In a rare occurrence for a Witt/Thomas series, Condo also featured animation in its opening title. The first animated portion has two moving trucks driving from opposite directions over a map of Los Angeles, and after the trucks collide head-on within a clover-leaf rotary, the map dissolves into the series' title growing from the ground in giant block letters. A Southwestern-style roof appears over the title, and palm trees grow around it. The "N" in "CONDO" opens as if it were a door, and leads into the cast credit procession. The animation appears again at the end of the sequence, as the "N" closes over the last live-action clip (in which both families are posing on and around the Kirkridges' living room couch, similar to how the Tates and Campbells did in the title sequence of Witt/Thomas' Soap). The animation was designed by Donald R. Beck and Patrick Davidson.

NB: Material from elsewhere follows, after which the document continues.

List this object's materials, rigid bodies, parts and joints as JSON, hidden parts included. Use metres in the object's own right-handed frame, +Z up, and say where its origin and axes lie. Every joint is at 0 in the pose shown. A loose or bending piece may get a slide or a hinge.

Beck and Davidson also produced custom animation that was shown in early ABC promos for the series, in which two hillbilly-like characters are shown arguing over the dividing patio fence in a drawn exterior of the Kirkridge and Rodriguez condos. As ABC voiceover Ernie Anderson narrated, "Not since the Hatfields and the McCoys have there been neighbors like this!", the hillbilly representing Jessie Rodriguez then proceeds to blow up the hillbilly in James Kirkridge's place with dynamite.
Yvonne Wilder was in reality two years older than James Victor, who was given heavy makeup and a graying beard in order to play Wilder's on-screen father. This sort of casting method was used on the later Witt/Thomas series The Golden Girls, in which Estelle Getty, who played Sophia Petrillo, was given makeup and hair that gave her a much older appearance. In real life, Getty was a year younger than Bea Arthur, who played her daughter, Dorothy Zbornak. In another connection between the two series, McLean Stevenson would later guest star on The Golden Girls as Dorothy's brother-in-law, Ted Zbornak.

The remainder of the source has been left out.